● Your goal: Restate the span of lines that starts with the line containing "extrude(amount=side * clip_thickness)" and ends with the line containing "points = [vertex.co", word for word, including both, with nothing else.

● Data listing:
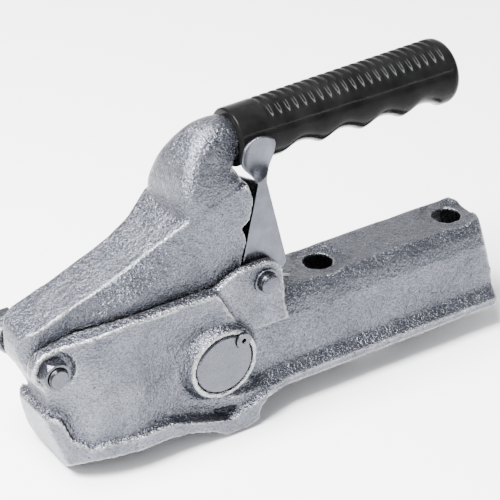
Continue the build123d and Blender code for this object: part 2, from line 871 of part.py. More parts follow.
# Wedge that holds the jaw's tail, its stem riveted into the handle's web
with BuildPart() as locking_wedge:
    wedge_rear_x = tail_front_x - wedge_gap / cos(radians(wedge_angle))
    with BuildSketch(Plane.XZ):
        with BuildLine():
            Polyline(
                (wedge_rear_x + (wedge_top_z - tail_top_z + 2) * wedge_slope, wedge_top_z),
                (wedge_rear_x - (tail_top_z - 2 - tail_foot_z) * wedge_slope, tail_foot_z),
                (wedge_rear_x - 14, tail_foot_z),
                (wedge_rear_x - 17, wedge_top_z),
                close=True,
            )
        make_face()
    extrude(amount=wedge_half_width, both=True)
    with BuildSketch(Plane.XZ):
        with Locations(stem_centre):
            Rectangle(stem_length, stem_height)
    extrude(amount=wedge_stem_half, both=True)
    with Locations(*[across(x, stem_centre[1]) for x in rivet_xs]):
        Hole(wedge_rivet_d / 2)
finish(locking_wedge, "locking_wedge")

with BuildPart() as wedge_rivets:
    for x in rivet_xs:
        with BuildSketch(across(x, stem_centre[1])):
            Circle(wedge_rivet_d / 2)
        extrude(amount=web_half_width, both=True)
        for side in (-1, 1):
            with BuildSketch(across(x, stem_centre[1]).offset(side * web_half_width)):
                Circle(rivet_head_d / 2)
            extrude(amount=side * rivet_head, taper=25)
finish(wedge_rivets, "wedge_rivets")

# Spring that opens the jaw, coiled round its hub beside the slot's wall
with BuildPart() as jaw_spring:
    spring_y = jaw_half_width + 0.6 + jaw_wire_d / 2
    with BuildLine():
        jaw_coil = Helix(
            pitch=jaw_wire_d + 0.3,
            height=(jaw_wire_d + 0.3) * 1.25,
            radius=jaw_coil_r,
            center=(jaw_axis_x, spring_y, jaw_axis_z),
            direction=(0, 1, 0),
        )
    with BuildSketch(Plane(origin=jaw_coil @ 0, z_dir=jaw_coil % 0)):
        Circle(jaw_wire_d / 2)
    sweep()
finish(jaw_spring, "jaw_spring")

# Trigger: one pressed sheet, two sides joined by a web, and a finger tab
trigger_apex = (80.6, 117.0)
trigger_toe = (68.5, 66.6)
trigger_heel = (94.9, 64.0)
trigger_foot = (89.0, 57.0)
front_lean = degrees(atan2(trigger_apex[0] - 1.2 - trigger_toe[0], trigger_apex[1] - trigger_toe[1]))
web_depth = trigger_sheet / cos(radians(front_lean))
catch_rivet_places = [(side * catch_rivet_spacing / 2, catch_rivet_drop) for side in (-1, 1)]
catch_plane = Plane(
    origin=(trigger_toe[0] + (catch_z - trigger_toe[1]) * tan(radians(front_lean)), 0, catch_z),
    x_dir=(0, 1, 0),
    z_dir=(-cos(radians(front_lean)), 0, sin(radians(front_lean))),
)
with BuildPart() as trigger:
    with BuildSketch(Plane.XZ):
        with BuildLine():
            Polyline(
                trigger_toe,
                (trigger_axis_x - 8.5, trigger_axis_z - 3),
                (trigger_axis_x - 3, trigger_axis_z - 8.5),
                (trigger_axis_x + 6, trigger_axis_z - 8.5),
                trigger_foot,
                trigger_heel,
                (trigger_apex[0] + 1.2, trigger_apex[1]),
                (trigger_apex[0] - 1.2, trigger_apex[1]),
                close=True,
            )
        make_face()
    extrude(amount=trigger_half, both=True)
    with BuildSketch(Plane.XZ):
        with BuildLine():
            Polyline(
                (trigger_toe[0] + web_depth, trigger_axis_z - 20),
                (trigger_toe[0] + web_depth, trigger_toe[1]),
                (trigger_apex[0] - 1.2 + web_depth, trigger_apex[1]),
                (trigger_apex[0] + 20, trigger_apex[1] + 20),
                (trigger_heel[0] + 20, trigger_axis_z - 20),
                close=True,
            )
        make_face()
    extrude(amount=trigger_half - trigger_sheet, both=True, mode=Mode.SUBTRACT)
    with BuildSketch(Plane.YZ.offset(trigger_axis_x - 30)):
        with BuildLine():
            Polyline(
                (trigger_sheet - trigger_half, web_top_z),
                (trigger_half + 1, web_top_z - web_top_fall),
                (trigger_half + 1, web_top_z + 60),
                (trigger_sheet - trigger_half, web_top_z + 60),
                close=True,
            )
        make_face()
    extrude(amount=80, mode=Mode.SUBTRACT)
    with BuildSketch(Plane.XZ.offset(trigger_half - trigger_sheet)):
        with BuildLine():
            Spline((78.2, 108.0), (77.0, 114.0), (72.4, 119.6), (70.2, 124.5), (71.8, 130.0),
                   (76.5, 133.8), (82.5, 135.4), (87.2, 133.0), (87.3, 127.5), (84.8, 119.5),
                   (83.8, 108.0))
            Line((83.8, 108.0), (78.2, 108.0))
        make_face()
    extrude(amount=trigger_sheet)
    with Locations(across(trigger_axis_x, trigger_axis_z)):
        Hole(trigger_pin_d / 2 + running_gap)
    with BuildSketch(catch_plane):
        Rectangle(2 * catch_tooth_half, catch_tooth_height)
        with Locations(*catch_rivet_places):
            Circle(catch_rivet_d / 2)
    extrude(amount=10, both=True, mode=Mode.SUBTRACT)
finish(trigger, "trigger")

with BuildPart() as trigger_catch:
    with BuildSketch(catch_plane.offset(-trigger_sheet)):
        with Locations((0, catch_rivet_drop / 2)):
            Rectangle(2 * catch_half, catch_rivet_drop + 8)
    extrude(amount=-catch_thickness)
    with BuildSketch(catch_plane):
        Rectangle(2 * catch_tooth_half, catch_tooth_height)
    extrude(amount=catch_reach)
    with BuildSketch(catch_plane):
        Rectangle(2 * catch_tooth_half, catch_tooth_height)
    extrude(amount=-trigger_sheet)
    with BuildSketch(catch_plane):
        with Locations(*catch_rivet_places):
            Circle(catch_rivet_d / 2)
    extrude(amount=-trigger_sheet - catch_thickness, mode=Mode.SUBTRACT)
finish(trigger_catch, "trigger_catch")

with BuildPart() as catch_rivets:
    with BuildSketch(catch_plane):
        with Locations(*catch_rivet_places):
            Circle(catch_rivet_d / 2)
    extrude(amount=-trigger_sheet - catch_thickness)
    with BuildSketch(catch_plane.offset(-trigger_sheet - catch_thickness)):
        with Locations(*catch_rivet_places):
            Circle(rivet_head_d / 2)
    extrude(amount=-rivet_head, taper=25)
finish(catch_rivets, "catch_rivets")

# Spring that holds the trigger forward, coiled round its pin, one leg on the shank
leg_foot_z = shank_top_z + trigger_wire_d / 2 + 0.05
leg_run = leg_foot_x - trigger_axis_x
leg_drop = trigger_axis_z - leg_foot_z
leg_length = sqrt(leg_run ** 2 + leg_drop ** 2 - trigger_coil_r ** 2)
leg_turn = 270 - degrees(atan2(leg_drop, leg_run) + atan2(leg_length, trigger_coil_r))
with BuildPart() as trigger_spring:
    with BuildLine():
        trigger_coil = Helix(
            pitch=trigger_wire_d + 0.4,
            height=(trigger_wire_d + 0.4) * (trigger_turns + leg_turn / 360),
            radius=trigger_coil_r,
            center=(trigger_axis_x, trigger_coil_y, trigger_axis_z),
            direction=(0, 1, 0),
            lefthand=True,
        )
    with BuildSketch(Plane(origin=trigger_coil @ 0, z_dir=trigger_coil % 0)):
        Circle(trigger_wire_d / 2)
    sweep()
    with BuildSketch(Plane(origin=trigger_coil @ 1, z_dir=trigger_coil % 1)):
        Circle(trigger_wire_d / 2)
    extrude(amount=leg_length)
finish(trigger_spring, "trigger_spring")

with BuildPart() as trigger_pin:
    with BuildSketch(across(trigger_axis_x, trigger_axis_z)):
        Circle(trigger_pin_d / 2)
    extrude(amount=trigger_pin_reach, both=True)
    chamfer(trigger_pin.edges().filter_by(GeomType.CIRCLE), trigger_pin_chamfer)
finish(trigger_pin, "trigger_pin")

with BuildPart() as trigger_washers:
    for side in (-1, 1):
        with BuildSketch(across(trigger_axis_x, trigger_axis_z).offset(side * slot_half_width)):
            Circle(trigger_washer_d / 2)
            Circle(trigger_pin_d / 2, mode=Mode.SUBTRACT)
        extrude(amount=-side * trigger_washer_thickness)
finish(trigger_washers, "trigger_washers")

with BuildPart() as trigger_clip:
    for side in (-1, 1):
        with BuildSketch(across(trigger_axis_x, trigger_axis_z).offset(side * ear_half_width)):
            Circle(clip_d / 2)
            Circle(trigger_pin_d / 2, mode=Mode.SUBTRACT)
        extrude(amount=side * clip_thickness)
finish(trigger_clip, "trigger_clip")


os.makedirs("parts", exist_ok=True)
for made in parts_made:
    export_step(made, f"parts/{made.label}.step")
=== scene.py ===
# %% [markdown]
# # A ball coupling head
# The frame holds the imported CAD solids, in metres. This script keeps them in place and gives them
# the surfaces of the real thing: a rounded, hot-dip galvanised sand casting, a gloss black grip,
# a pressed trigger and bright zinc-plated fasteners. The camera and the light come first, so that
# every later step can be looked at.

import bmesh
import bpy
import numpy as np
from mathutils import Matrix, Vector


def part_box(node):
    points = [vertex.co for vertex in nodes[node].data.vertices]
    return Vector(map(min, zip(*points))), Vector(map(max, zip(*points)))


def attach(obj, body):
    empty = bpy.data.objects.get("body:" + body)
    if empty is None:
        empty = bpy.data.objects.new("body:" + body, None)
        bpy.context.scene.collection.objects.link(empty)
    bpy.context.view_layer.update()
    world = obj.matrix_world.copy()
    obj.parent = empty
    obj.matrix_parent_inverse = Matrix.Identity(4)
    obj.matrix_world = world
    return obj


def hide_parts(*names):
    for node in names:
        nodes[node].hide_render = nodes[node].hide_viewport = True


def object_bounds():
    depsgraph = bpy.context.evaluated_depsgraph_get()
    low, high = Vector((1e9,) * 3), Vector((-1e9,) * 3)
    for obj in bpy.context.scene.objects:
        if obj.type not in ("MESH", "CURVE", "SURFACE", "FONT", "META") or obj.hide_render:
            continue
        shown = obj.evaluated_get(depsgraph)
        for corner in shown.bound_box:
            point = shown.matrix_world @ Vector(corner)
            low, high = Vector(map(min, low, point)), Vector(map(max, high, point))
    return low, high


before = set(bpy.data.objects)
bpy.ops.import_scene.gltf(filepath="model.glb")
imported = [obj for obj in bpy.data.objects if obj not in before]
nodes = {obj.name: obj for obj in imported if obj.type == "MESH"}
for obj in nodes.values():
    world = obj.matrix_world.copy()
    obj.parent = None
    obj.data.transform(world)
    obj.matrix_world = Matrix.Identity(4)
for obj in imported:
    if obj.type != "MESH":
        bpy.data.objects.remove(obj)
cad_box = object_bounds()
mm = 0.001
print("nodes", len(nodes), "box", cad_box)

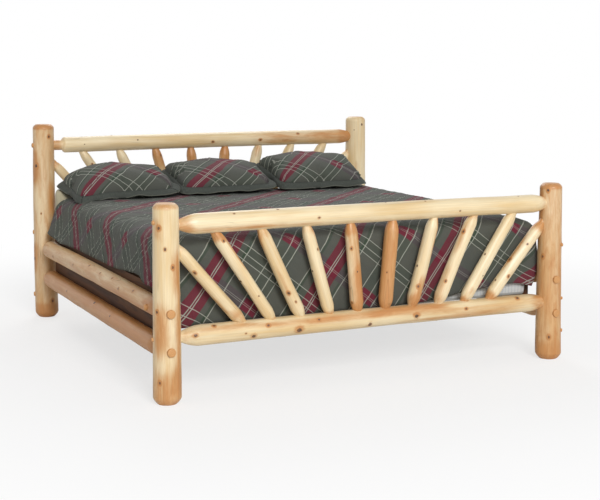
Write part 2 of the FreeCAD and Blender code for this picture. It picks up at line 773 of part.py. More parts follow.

● Solved exercise:
        extrude(amount=side * clip_thickness)
finish(trigger_clip, "trigger_clip")


os.makedirs("parts", exist_ok=True)
for made in parts_made:
    export_step(made, f"parts/{made.label}.step")
=== scene.py ===
# %% [markdown]
# # A ball coupling head
# The frame holds the imported CAD solids, in metres. This script keeps them in place and gives them
# the surfaces of the real thing: a rounded, hot-dip galvanised sand casting, a gloss black grip,
# a pressed trigger and bright zinc-plated fasteners. The camera and the light come first, so that
# every later step can be looked at.

import bmesh
import bpy
import numpy as np
from mathutils import Matrix, Vector


def part_box(node):
    points = [vertex.co for vertex in nodes[node].data.vertices]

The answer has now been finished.